Friday, December 1, 2023

#Bookreview of Rome's Last Noble Palace by Kimberly Sullivan

Rome's Last Noble Palace

By: Kimberly Sullivan
Publication Date: December 6, 2023
ISBN: 979-8-9868844-3-1
Reviewed by: Katie Specht

Women’s fiction author Kimberly Sullivan is back with her newest release, Rome’s Last Noble Palace, an historical fiction account of two women centuries apart. This is a dual-timeline novel following two female main characters, Isabelle and Sophie, as they both inhabit the same attic room in the Palazzo Brancaccio Museum in Rome, Isabelle from 1896-1897 and Sophie in 2006 and 2018.

Sophie’s story alternates between the years 2006 and 2018. In 2006, she is a doctoral student interning at Rome’s Near Eastern Art Museum while living in an attic room in the Palazzo Brancaccio Museum. She meets a native Italian, Martina, and they quickly strike up a friendship as Martina offers to help Sophie learn Italian. In Sophie’s story in 2018, she has returned to Rome with her son, Matt, for a lecture and meeting at the museum and to visit with her old friend Martina. Isabelle’s story takes place from 1896-1897 as she is sent to Rome to live with her aunt, who is a princess. However, Isabelle, who is an American, dreams of bigger things for her life than simply marrying an Italian nobleman.

As a doctoral student, Sophie is stressed as she oversees a major exhibition at the Near Eastern Art Museum, but when she begins experiencing ominous ghostly sounds outside her attic room at the same time each night, she wonders if there is a spirit living in the museum that has a message for her. When Sophie meets Luisa, who is interested in the occult, including seances and communicating with spirits, she is thrilled at the idea of being able to freely talk to someone about the disturbing nighttime presence she keeps hearing. Isabelle, in her time, is longing for more than to simply be married off to a nobleman, and works in secret with her friend Stefania designing costumes for the theater.
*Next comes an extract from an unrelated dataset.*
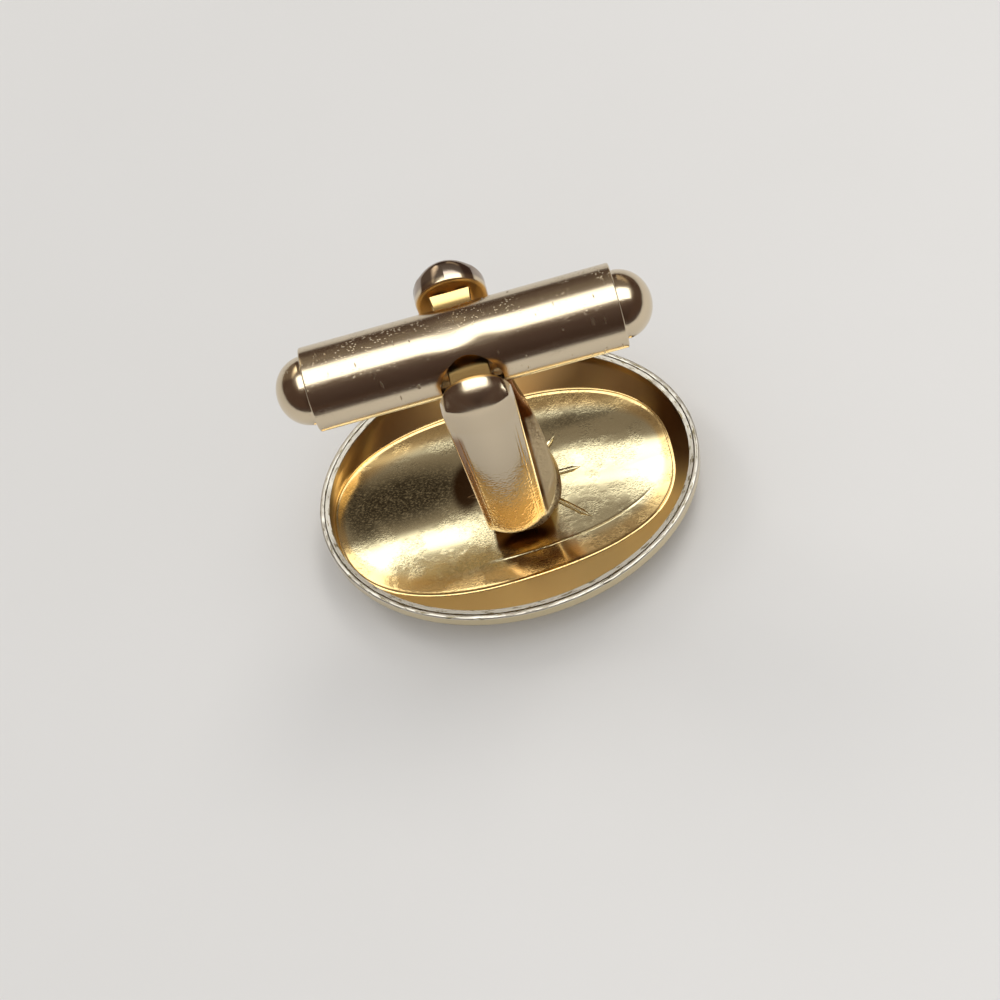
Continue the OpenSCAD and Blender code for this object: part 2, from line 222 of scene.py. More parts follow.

The one unique characteristic that both Sophie and Isabelle have in common, even centuries apart, is that they are leading tortured lives. As they both navigate their lives the best they can to try to escape the issues that plague them, they will both face unexpected circumstances and unsavory people will attempt to prevent them from achieving their goals.

The way in which Sullivan wrote this book, utilizing the dual-timeline, was quite distinctive. It’s a style that one might think would be confusing for the reader, but in fact, the author did an impressive job of keeping each character’s story separate and easy to follow. Since there are essentially two main characters, this means that there is a large supporting cast of characters as well. With such a large cast, it is often easy to let them fall between the cracks underdeveloped, but once again, Sullivan achieved success here by not only thoroughly developing all necessary characters, but also making them extremely relatable to the reader. While reading, there were certain characters I wanted to give a big hug to, and simultaneously, other characters that I hoped would experience the brutal sting of karma.

A rather special aspect of this book was that it incorporated two very different genres, historical fiction and the supernatural. I thoroughly enjoyed learning historical aspects during Isabelle’s story, while relishing the shivers that went down my spine as the ghost story was explored during Sophie’s timeline. While including such diverse topics could have led to a book feeling choppy, Sullivan integrated these two very different genres seamlessly and flawlessly.

Quill says: Sullivan has achieved a winner with the historical fiction account combined with a haunting tale in Rome’s Last Noble Palace. Readers will be drawn into the book by the amazing setting of Rome, while the eerie and thrilling ghost story will ensure that they remain transfixed until the last page.